Земля по периметру ярко догорала, но уже только догорала, успокоенная исчезнувшим потоком, пока Хиллеви осторожно вешала вырубившегося парня себе на спину. Она ощущала, как ноет разбившийся на осколки разум, и знала, то если сейчас не вернуть его в норму, он потеряет и чувства, и воспоминания — так может этого и хотел Он? Хиллеви направила силу в голову, собирая разбитые осколки, сшивая раскиданные комочки нервов, одновременно от недостатка сил медленно и аккуратно возвращаясь к месту ночёвки. Наконец, всё было готово — неидеально, на скорую руку, но самое главное, что готово. Энью ещё предстояло лечиться, но первая помощь была оказана, а это было на тот момент важнее всего. Вместе со спутником они занесли его в палатку и приложили к обожжённым частям тела пропитанные водой повязки. Магию нельзя было слепо лечить магией — теперь его тело было пустым, и ничем чужеродным заполнять его было никак нельзя, оно при хорошем уходе сможет восстановиться собственными силами. Нужно было всего лишь ждать и надеяться, что Фатум не успел ничего сделать с его рассудком. Повязки надо было менять каждый час — они со временем чернели и начинали пахнуть гнилью, — поэтому Хиллеви постоянно оставалась с парнем, продолжая лечение и понемногу возвращая ему нормальный вид. Энью не двигался и почти не дышал — сейчас его сознание находилось в глубоком сне, и вырывать его резко из такого состояния она не хотела.

Впереди была темнота — одна только темнота, и Энью не то лежал, не то сидел, не то тянул вперёд руки, хватаясь за пустоту. В ней не было ничего: ни его тела, ни цвета, ни чувствительности. Энью думал, что когда умирают, чувствуют холод, но холода не было тоже. Темнота зудила и чесалась, пытаясь избавиться от самой себя, но чтобы исчезла темнота, нужен был свет, а света не было. Она была подкожным нарывом, находясь повсюду и в одной точке одновременно, и это, наверное, было самое мерзкое ощущение, которое может понять человек — опустошённость. Взгляд метался, пытаясь выцепить что-то одно из цельности, но не было видно ни чего-то конкретного, ни даже самих глаз. В какой-то момент — может, прошла вечность, а может, секунда — сквозь темноту потянулись щупальца. Чёрно-бумажные, чернее, чем сама темнота, горевшие огнём, сжигающие всё вокруг, и вдруг стало неимоверно жарко, задрожали связанные нитками стёкла, разлетелись осколки, и Энью потерялся где-то посередине между пустотой и голодом — бесконечной, ненасытной пламенной пастью. А потом появились глаза — глаза цвета полнолуния — серые, как отшлифованный металл и горячие, как расплавленная заря.

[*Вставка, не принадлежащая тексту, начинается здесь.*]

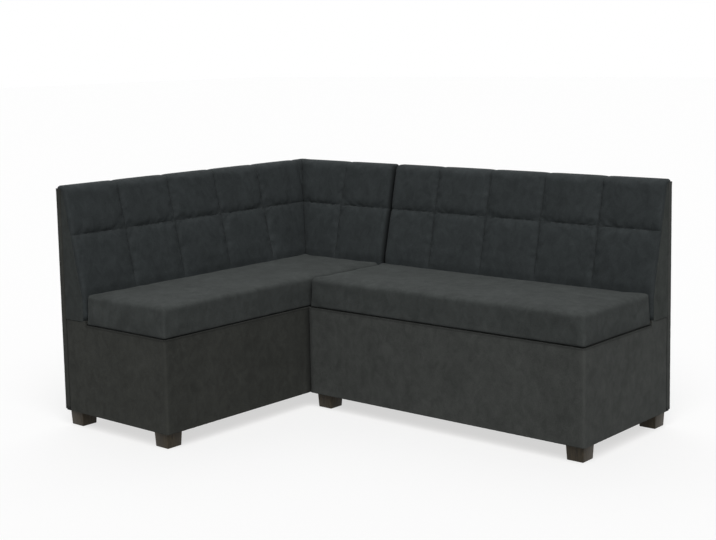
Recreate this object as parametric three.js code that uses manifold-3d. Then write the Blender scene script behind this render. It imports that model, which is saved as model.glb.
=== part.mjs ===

Он очнулся резко, как будто из сна его выкинули силой, с одышкой и бегающими глазами, и почему-то лицо Хиллеви, смотрящее на него, было в тот момент самой успокаивающей вещью в целом мире. И всё-таки это была она, та, которую он так долго искал, и которая, судя по всему, и вытащила его из огня. Из огня… Энью задумался, но мысли путались, наталкиваясь на какие-то пробелы в голове и огибая их, пробегая дальше во времени. Он понял — он забыл что-то важное, что-то самое важное из того разговора. Энью напряг память, но от этого только сильнее заболела голова, и Хиллеви просто молча вернула его в лежачее состояние, игнорируя попытки снова сесть. Далеко, за верхушками гор садилось солнце, бросая последние лучи в открытый полог палатки и слепя и так уставшие глаза. Энью попытался повернуться на бок и закрыть лицо руками, попытался вернуться в удобную и мягкую темноту сна, но Хиллеви снова встряхнула его за плечи и повернула обратно на спину. Состояние было отвратительным, ужаснее некуда, всё болело так, что на всё, кроме этого, было наплевать — и на достоинство, и на поведение, и на совесть, и на всё остальное вместе взятое.